Tillerson was reportedly enraged. And he blamed one person for Trump’s support of the blockade: Jared Kushner. “Rex put two-and-two together,” his close associate told reporters, “and concluded that this absolutely vacuous kid was running a second foreign policy out of the White House family quarters.”
Tillerson felt that Kushner had been influenced by the United Arab Emirates. Others have argued less plausibly that it was Qatar’s refusal to finance his building that led to his support for the blockade.
But there’s mounting evidence that Tillerson’s theory was correct — and that it ultimately may have led to his own firing.
A string of U.S. media reports linked Trump advisers George Nader and Elliott Broidy to the UAE. Most relevant — and most damning — is a hacked memo authored by Broidy that deliberately called for Tillerson’s dismissal, which Broidy apparently discussed with the president himself.
Tillerson was “performing poorly and should be fired at a politically convenient time,” Broidy told Trump.
Not only is Broidy a close associate of Trump, he is also an adviser to the UAE Crown Prince, Mohammed bin Zayed al-Nahyan. In an email, Broidy confirms that he was trying to broker a meeting with Trump. “I offered that MBZ [the crown prince] is available to come to the U.S. very soon and preferred a quiet meeting in New York or New Jersey. President Trump agreed that a meeting with MBZ was a good idea,” Mr Broidy wrote.
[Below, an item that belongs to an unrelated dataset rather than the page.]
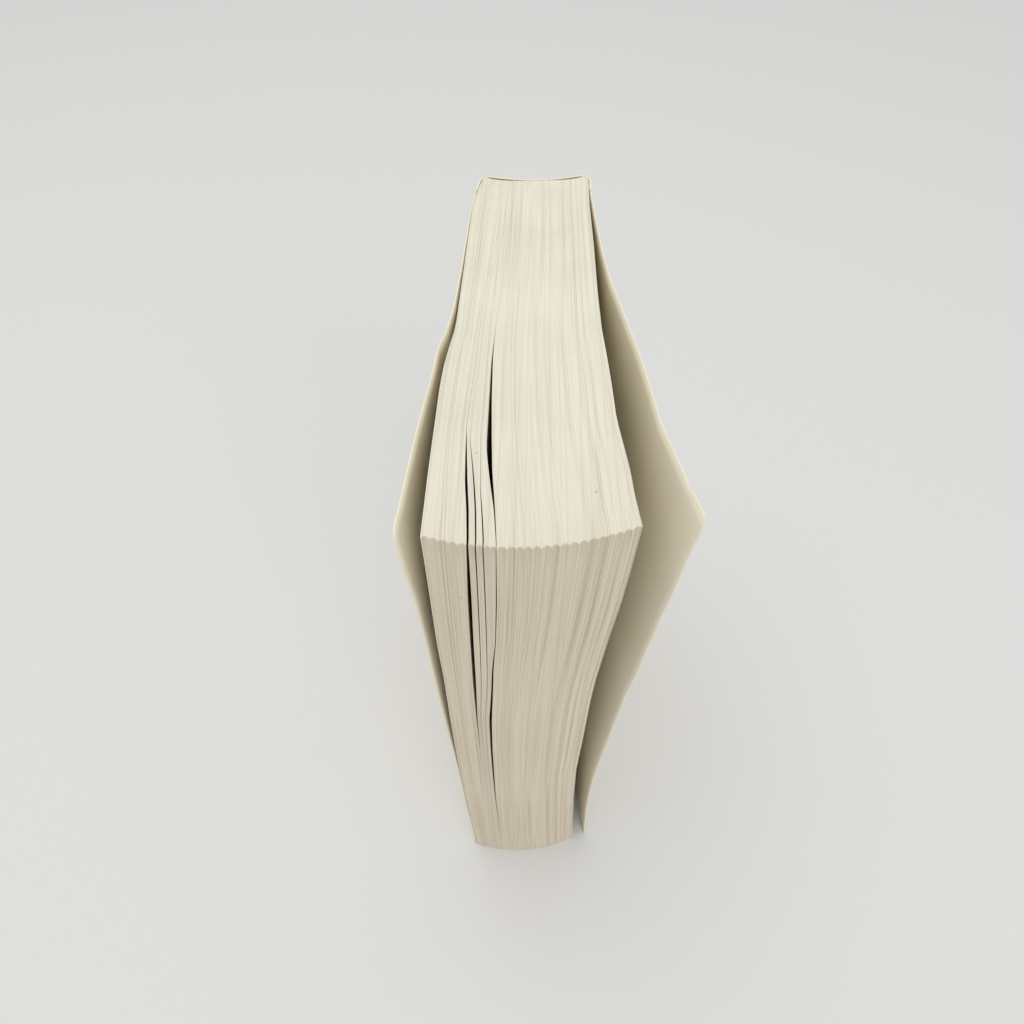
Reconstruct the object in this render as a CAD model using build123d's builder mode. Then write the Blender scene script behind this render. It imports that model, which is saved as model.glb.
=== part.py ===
"""A thick, well-read paperback that stands on its tail, with its spine away along +Y.

The head is up (+Z), the fore-edge faces -Y, the front cover is on the left (-X) and the
back cover on the right (+X). The origin is on the ground under the middle of the pages.
All sizes are in millimetres.

The pages are one solid, hollowed at the spine and swollen at the fore-edge. Glue coats
the spine and the gutter strips. One sheet of card wraps them, and its two covers turn
about the score lines beside the spine.
"""

import os
from math import atan2, cos, sin

from build123d import *

# The trimmed leaves, and the stack that they make
book_height = 178.0
leaf_width = 111.0
spine_thickness = 26.3
spine_centre_x = -0.3
spine_centre_y = 55.9

# The spine has slumped: it slants in plan, and sinks in its middle
spine_slant = 1.4
spine_hollow = 2.5
spine_corner_radius = 1.8
fore_edge_slant = 2.9
fore_edge_bulge = 3.2

# The cover, its glue and its two hinges
card_thickness = 0.32
glue_thickness = 0.25
glued_depth = 6.8
front_splay = 0.9
back_splay = 0.2
hinge_gap = 0.15
hinge_offset = 0.1
front_setback = 0.4
back_setback = 1.6
front_corner_radius = 2.5

# Four levels from tail to head, as shares of the height, and what each measures there
level_shares = (0.0, 0.28, 0.62, 1.0)
fore_edge_thicknesses = (32.9, 31.5, 31.8, 34.7)
fore_edge_centres_x = (0.85, -1.15, -1.6, 0.0)
front_cover_lifts = (0.05, 0.15, 1.3, 4.15)
back_cover_lifts = (3.1, 4.3, 7.7, 10.0)

# How each side swells between the score line and the fore-edge, as shares of its whole
side_stations = (0.0, 0.17, 0.35, 0.50, 0.62, 0.80, 1.0)
front_side_shares = (0.0, 0.20, 0.30, 0.40, 0.90, 1.02, 1.0)
back_side_shares = (0.0, 0.03, 0.04, 0.12, 0.32, 0.60, 1.0)
front_lift_shares = (0.0, 0.03, 0.08, 0.26, 0.40, 0.64, 1.0)
back_lift_shares = (0.0, 0.08, 0.29, 0.50, 0.61, 0.77, 1.0)

# Where the pages have parted at the fore-edge. A parting's run is a list of levels, each
# its height share, where it starts, where it is widest and how wide it is there and at
# the fore-edge. Depths run from 0 at the score line to 1 at the fore-edge.
wide_parting_across = 0.292
wide_parting = (
    (0.28, 0.90, 0.97, 0.05, 0.06),
    (0.62, 0.70, 0.93, 0.40, 0.55),
    (1.01, 0.53, 0.82, 0.90, 0.12),
)
narrow_parting_across = 0.19
narrow_parting = (
    (0.55, 0.93, 0.98, 0.05, 0.06),
    (0.75, 0.85, 0.95, 0.22, 0.30),
    (1.01, 0.78, 0.92, 0.35, 0.45),
)
parting_overrun = 5.0

# Worked out from the sizes above
spine_left = (spine_centre_x - spine_thickness / 2, spine_centre_y - spine_slant / 2)
spine_right = (spine_centre_x + spine_thickness / 2, spine_centre_y + spine_slant / 2)
front_score = (spine_left[0] - front_splay, spine_left[1] - glued_depth)
back_score = (spine_right[0] - back_splay, spine_right[1] - glued_depth)
fore_edge_y = spine_centre_y - leaf_width
cover_stand_off = glue_thickness + card_thickness


def blend(shares, at):
    """The value of a share list at a depth between its stations."""
    for near, far, start, end in zip(side_stations, side_stations[1:], shares, shares[1:]):
        if at <= far:
            return start + (end - start) * (at - near) / (far - near)
    return shares[-1]


def level_value(values, share):
    """The value at a height share, from what is known at the four levels."""
    share = min(max(share, level_shares[0]), level_shares[-1])
    for low, high, start, end in zip(level_shares, level_shares[1:], values, values[1:]):
        if share <= high:
            return start + (end - start) * (share - low) / (high - low)
    return values[-1]


def fore_corner(height_share, side):
    """Where a side of the pages meets the fore-edge: side is -1 for front, 1 for back."""
    thickness = level_value(fore_edge_thicknesses, height_share)
    centre = level_value(fore_edge_centres_x, height_share)
    return (centre + side * thickness / 2, fore_edge_y + side * fore_edge_slant / 2)


def side_point(height_share, side, depth):
    """A point on the outer face of the pages, at a depth share behind the score line."""
    score = front_score if side < 0 else back_score
    shares = front_side_shares if side < 0 else back_side_shares
    corner = fore_corner(height_share, side)
    x = score[0] + (corner[0] - score[0]) * blend(shares, depth)
    y = score[1] + (corner[1] - score[1]) * depth
    return (x, y)


def spine_line():
    """The pages' plan line round the spine: strip, corner, hollow back, corner, strip."""
    slope = atan2(spine_slant, spine_thickness)
    hollow = (
        spine_centre_x + spine_hollow * sin(slope),
        spine_centre_y - spine_hollow * cos(slope),
    )
    with BuildLine() as path:
        Line(back_score, spine_right)
        ThreePointArc(spine_right, hollow, spine_left)
        Line(spine_left, front_score)
        corners = path.vertices().filter_by_position(
            Axis.Y, spine_left[1] - 0.1, spine_right[1] + 0.1
        )
        fillet(corners, spine_corner_radius)
    return path.wire()


def wrap_sketch(inner_stand_off, thickness):
    """A band of the given thickness that follows the spine at a stand-off from the pages."""
    pages = spine_line()
    inner = pages
    if inner_stand_off:
        inner = pages.offset_2d(inner_stand_off, side=Side.RIGHT, closed=False)
    outer = pages.offset_2d(inner_stand_off + thickness, side=Side.RIGHT, closed=False)
    inner_ends = (inner @ 0, inner @ 1)
    outer_ends = (outer @ 0, outer @ 1)
    if (inner_ends[0] - outer_ends[0]).length > (inner_ends[0] - outer_ends[1]).length:
        outer_ends = (outer @ 1, outer @ 0)
    with BuildSketch() as band:
        with BuildLine():
            add(inner)
            add(outer)
            Line(inner_ends[0], outer_ends[0])
            Line(inner_ends[1], outer_ends[1])
        make_face()
    return band.sketch


def parting_solid(across, run):
    """The thin wedge of air where a bundle of pages has come away from the next one."""
    with BuildPart() as wedge:
        for height_share, start, widest, width, mouth in run:
            with BuildSketch(Plane.XY.offset(book_height * height_share)):
                points = []
                for depth in (start, widest, 1.0):
                    front = side_point(height_share, -1, depth)
                    back = side_point(height_share, 1, depth)
                    points.append(
                        (
                            front[0] + (back[0] - front[0]) * across,
                            front[1] + (back[1] - front[1]) * across,
                        )
                    )
                tip, middle, lip = points
                end_y = lip[1] - parting_overrun
                left = [(middle[0] - width / 2, middle[1]), (lip[0] - mouth / 2, end_y)]
                right = [(middle[0] + width / 2, middle[1]), (lip[0] + mouth / 2, end_y)]
                with BuildLine():
                    Spline(tip, *left)
                    Line(left[-1], right[-1])
                    Spline(*reversed(right), tip)
                make_face()
        loft()
    return wedge.part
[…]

And it was UAE ambassador Yousef Al Otaiba, a close friend of Kushner, who Tillerson thought was behind Kushner’s support of the blockade. “Otaiba weighed in with Jared and Jared weighed in with Trump,” Tillerson’s friend told reporters. “What a mess.”
There’s a tragic element to Tillerson’s firing. Even if Tillerson was widely criticized for his objective to reorganize the State Department, his standing was steadily increasing among the foreign policy professionals within the massive federal bureaucracy for seeking to moderate Trump’s unpredictable foreign policy instincts and project a voice of moderation toward the international community.
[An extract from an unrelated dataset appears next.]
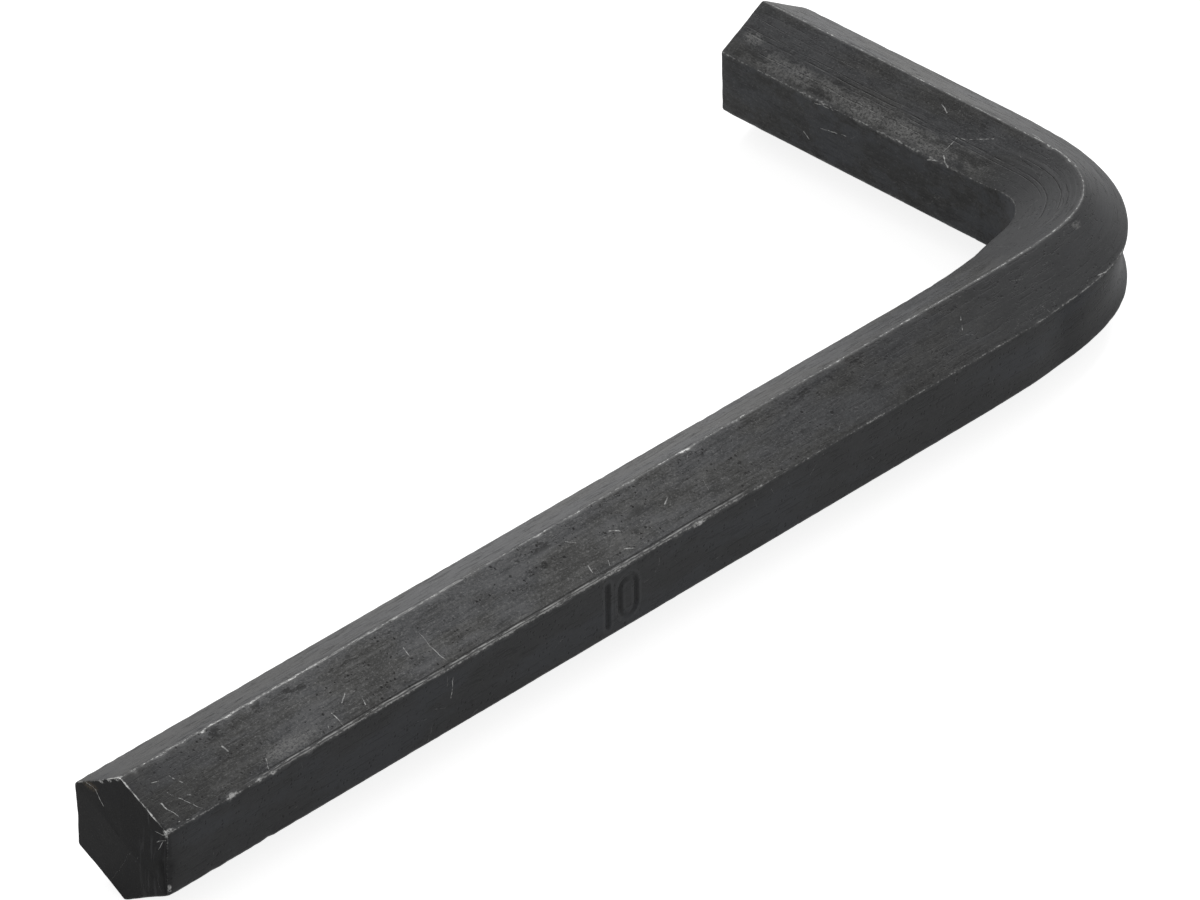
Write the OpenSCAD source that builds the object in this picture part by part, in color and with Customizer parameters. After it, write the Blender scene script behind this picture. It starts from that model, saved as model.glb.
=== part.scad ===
// Hex key: one length of hexagonal bar with a single right-angle bend.
// The key lies flat on the ridge along its underside, the way it comes to rest on a bench.
// The long arm runs along +X to the elbow, and the short arm runs along +Y from the elbow.
// The origin is on the bench, under the middle of the key's overall length and width.

/* [Bar] */
// Distance across the flats of the bar
across_flats = 10; // [6:0.5:14]
// Radius worn and drawn on the six long corners of the bar
corner_r = 0.35; // [0.1:0.05:0.8]

/* [Arms] */
// Overall length, from the long tip to the outer flat of the short arm
long_len = 118; // [90:0.5:160]
// Overall width, from the outer flat of the long arm to the short tip
short_len = 47.5; // [42:0.5:70]
// Width of the broken edge round each cut tip
tip_break = 0.3; // [0.1:0.05:0.8]

/* [Bend] */
// Radius of the inner flat round the bend, before the bar is squeezed
inside_r = 8.4; // [6:0.1:12]
// Straight stretch beside the bend that still shows the squeeze
lead_len = 4.6; // [3:0.1:8]
// How far the inner flat is squeezed outward at the middle of the bend
inner_squeeze = 0.95; // [0:0.05:1.2]
// How far the inner side piles up where the bar enters the bend
inner_bulge = 0.65; // [0:0.05:1]
// Distance from the start of the bend to the middle of that bulge
bulge_at = 5.6; // [3:0.1:8]
// How much further the top and bottom ridges lean outward at mid-bend
ridge_lean = 0.7; // [0:0.05:1]
// How far the outer flat is dished at the middle of the bend
outer_dish = 0.4; // [0:0.05:0.8]
// How much taller the inner side swells, as a share of its height
side_swell = 0.13; // [0:0.01:0.2]
// How far the outer corners are drawn in where the bar enters and leaves the bend
neck_in = 0.45; // [0:0.05:0.8]
// Distance from each end of the bend to the middle of its drawn-in neck
neck_at = 2; // [0:0.1:4]
// How far the squeeze sits towards the short arm: 1 is the middle
squeeze_skew = 1.1; // [0.9:0.05:1.3]

/* [Hidden] */

// Number of steps round one rounded corner, across one flat, and along the bend
CORNER_STEPS = 3;
FLAT_STEPS = 4;
BEND_STEPS = 38;
// A full bend, in degrees
BEND_ANGLE = 90;

half_flats = across_flats / 2;
corner_reach = half_flats / cos(30);
// Height of the bar's axis above the bench: the bottom ridge is a rounded corner
axis_height = corner_reach - corner_r * (1 / cos(30) - 1);
bend_r = inside_r + half_flats;
bend_len = bend_r * PI * BEND_ANGLE / 180;
// Each neck dies out at the start of its lead
neck_reach = lead_len + neck_at;
// The bulge starts with the lead
bulge_reach = bulge_at + lead_len;
sweep_len = bend_len + 2 * lead_len;
// Lengths of the two arms that stay exactly straight
long_straight = long_len - half_flats - bend_r - lead_len;
short_straight = short_len - half_flats - bend_r - lead_len;

// Section of the bar as points of [outward, upward], from the outer upper corner round the top
function corner_point(index, step) =
    let (towards = 30 + 60 * index,
         turn = towards - 30 + 60 * step / CORNER_STEPS,
         reach = corner_reach - corner_r / cos(30))
    [reach * cos(towards) + corner_r * cos(turn),
     reach * sin(towards) + corner_r * sin(turn)];

function flat_point(index, step) =
    let (from = corner_point(index, CORNER_STEPS),
         to = corner_point(index + 1, 0))
    from + (to - from) * step / FLAT_STEPS;

section = [
    for (index = [0:5]) each concat(
        [for (step = [0:CORNER_STEPS]) corner_point(index, step)],
        [for (step = [1:FLAT_STEPS - 1]) flat_point(index, step)])
];

// How strongly the bar is squeezed at a distance along the sweep: 0 on the arms, 1 near mid-bend
function squeeze(along) =
    let (share = min(1, max(0, (along - lead_len) / bend_len)))
    pow(sin(180 * pow(share, squeeze_skew)), 2);

// A smooth hump, 1 at its middle and 0 from its reach outwards
function hump(distance, reach) =
    abs(distance) < reach ? pow(cos(90 * distance / reach), 2) : 0;

function neck(along) =
    hump(along - lead_len - neck_at, neck_reach)
    + hump(sweep_len - lead_len - neck_at - along, neck_reach);

// How far the inner side alone stands outward of the squeezed section
function inner_shift(along) =
    -inner_bulge * hump(along - lead_len - bulge_at, bulge_reach);

// The section squeezed by the bend: the inner side is pushed outward and swells,
// the ridges lean outward, and the outer flat narrows, is drawn in and is dished
function squeezed(point, along) =
    let (amount = squeeze(along),
         across = (point[0] + half_flats) / across_flats,
         height = point[1] / corner_reach,
         to_ridge = min(1, abs(point[1]) / (corner_reach / 2)),
         pushed = inner_squeeze * (1 - across * across) + ridge_lean * height * height,
         dished = (outer_dish * (1 - to_ridge * to_ridge) + ridge_lean / 4) * pow(across, 8),
         drawn = neck_in * pow(across, 3) * neck(along),
         inner = inner_shift(along) * pow(1 - across, 3))
    [point[0] + amount * (pushed - dished) - drawn + inner,
     point[1] * (1 - amount * side_swell * point[0] / half_flats)];

// The point of the bar's axis and the outward direction at a distance along the sweep
function turned(along) =
    BEND_ANGLE * min(1, max(0, (along - lead_len) / bend_len));

function past_ends(along) =
    min(0, along - lead_len) + max(0, along - lead_len - bend_len);

// Places a section point: the bend's centre is up the short arm and back along the long arm
function placed(point, along) =
    let (angle = turned(along),
         radius = bend_r + point[0],
         beyond = past_ends(along))
    [radius * sin(angle) - bend_r + beyond * cos(angle),
     bend_r - radius * cos(angle) + beyond * sin(angle),
     point[1]];

module bar_length(length) {
    linear_extrude(length) polygon(section);
}

// Cuts the broken edge of one flat, all round a tip that faces down at the origin
module tip_edges() {
    for (side = [0:5])
        rotate(60 * side)
            translate([half_flats - tip_break, 0, 0])
                rotate([0, -45, 0])
                    translate([0, -across_flats, -across_flats])
                        cube([across_flats, 2 * across_flats, across_flats]);
}

module arm(length) {
    difference() {
        bar_length(length);
        tip_edges();
    }
}

module bend() {
    count = len(section);
    rings = [
        for (ring = [0:BEND_STEPS])
            let (along = sweep_len * ring / BEND_STEPS)
            for (point = section) placed(squeezed(point, along), along)
    ];
    sides = [
        for (ring = [0:BEND_STEPS - 1])
            for (index = [0:count - 1])
                let (next = (index + 1) % count,
                     low = ring * count,
                     high = low + count)
                each [[low + index, low + next, high + next],
                      [low + index, high + next, high + index]]
    ];
    axis_ends = [placed([0, 0], 0), placed([0, 0], sweep_len)];
    first_axis = len(rings);
    caps = [
        for (index = [0:count - 1])
            let (next = (index + 1) % count,
                 last_ring = BEND_STEPS * count)
            each [[first_axis, next, index],
                  [first_axis + 1, last_ring + index, last_ring + next]]
    ];
    polyhedron(concat(rings, axis_ends), concat(sides, caps), convexity = 6);
}

module hex_key() {
    color([0.24, 0.24, 0.25])
        translate([long_len / 2 - half_flats, half_flats - short_len / 2, axis_height]) {
            bend();
            // Long arm: its outward side faces -Y
            translate([half_flats - long_len, 0, 0])
                multmatrix([[0, 0, 1, 0], [-1, 0, 0, 0], [0, 1, 0, 0]])
                    arm(long_straight);
            // Short arm: its outward side faces +X
            translate([0, short_len - half_flats, 0])
                multmatrix([[1, 0, 0, 0], [0, 0, -1, 0], [0, 1, 0, 0]])
                    arm(short_straight);
        }
}

hex_key();
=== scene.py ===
# %% [markdown]
# A hex key is one length of hexagonal steel bar with a right-angle bend, blackened all over.
# This lesson takes the plain model of the key, keeps its size and its place, and gives it the
# rounded ridges, the squeezed bend, the sheared ends, the stamped number and the worn black finish
# of a real one. It starts by loading the plain model as a fixed frame and by keeping its box.

# %% Load the frame
import math
from functools import partial
import bmesh
import bpy
import numpy as np
from mathutils import Matrix, Vector, noise


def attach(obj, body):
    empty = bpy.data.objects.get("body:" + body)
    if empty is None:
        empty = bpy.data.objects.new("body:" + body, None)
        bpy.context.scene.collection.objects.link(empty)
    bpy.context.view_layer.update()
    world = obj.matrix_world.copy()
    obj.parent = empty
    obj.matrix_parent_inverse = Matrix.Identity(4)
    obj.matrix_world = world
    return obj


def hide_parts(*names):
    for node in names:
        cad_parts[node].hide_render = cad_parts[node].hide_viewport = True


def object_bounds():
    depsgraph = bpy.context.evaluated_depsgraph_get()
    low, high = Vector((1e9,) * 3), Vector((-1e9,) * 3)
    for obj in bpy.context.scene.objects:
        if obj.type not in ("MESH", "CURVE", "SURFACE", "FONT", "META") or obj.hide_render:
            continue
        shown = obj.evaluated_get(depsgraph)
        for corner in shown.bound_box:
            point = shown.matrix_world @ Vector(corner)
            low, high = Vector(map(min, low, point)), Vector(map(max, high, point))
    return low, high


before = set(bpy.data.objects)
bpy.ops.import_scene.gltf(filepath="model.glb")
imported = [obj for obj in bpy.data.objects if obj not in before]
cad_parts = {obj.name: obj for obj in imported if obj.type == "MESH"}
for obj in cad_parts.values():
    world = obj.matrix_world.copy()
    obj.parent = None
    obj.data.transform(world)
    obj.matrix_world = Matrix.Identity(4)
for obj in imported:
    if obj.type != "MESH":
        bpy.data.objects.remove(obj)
cad_low, cad_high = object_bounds()
print("box of the plain model, mm:", [round(1000 * v, 2) for v in (*cad_low, *cad_high)])

# %% [markdown]
# Every size below is in metres and belongs to the object, not to the picture. The bar is 10 mm across
# its flats. It lies on the ridge along its underside, with the long arm along X and the short arm
# along Y, and the middle of the whole key is over the origin.

# %% Sizes of the bar
MM = 0.001
ACROSS_FLATS = 10 * MM
RIDGE_ROUND = 0.35 * MM
LONG_LENGTH = 118 * MM
SHORT_LENGTH = 47.5 * MM
INSIDE_BEND = 8.4 * MM

# half the angle between two neighbouring ridges, as seen from the middle of the bar
HALF_CORNER = math.radians(30)
# closer than this is the same place
NEARLY = 0.01 * MM

HALF_FLATS = ACROSS_FLATS / 2
RIDGE_REACH = HALF_FLATS / math.cos(HALF_CORNER)
SIDE = RIDGE_REACH
AXIS_HEIGHT = RIDGE_REACH - RIDGE_ROUND * (1 / math.cos(HALF_CORNER) - 1)
BEND_RADIUS = INSIDE_BEND + HALF_FLATS
BEND_RUN = BEND_RADIUS * math.pi / 2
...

Meanwhile, the animosity toward Kushner in Washington foreign policy circles is arguably even greater than toward Trump. Kushner was never elected to office, nor is he considered a peer among Washington’s intelligentsia and foreign policy establishment.
On the contrary, it is widely understood that in any other administration, Kushner would at best land a junior White House position despite his wealth and privilege.
In fact, it is precisely because Kushner is so grossly unqualified for his current role as a top presidential foreign policy advisor, a role he landed through nepotism, that Tillerson became an unlikely ally for the “bureaucratic resistance” by simply seeking to moderate America’s engagement with the world at this moment in time.
These dynamics help explain why the hacks into Broidy’s emails most likely stemmed from US intelligence sources and not from Qatari-backed hackers, as Broidy initially suggested.
Indeed, despite the months long Gulf crisis, which has pitted the so-called ATQ against Qatar, Qatar has since the standoff erupted worked hard to rebuild relations with the White House. Earlier this week, NBC News reported that Qatari officials had apparently “gathered evidence” on Kushner and other Trump associates about a conspiracy against their emir by the UAE, but decided not to give the information to Special Counsel Robert Mueller for fear of harming relations with the Trump-administration.
Given these dynamics, it is at least plausible that Trump sought to protect his son in-law from damaging media coverage centering on collusion with the governments of Russia and UAE by firing Tillerson.
Not surprisingly, Tillerson’s dismissal was welcomed by the highly regulated ATQ state media and in the UAE and Saudi Arabia in particular, where editorials nearly unanimously decried Tillerson as America’s worst secretary of state in decades.
That Trump does not tolerate bad press for his staff, especially if it contains damaging details pertaining to national security, has been evident since he fired his first national security advisor, Gen. Mike Flynn. The president has similarly dismissed loyalists Bannon, Gorka and most recently Rob Porter after embarrassing details emerged.
By dismissing Tillerson, Trump has demonstrated that “blood is thicker than water” and that he will protect his family at great political cost, even if Kushner continues to generate negative media coverage.
Since Trump first launched his campaign, he has proven to master the art of deflection media attention from politically damaging matters, and the Tillerson dismissal is no exception.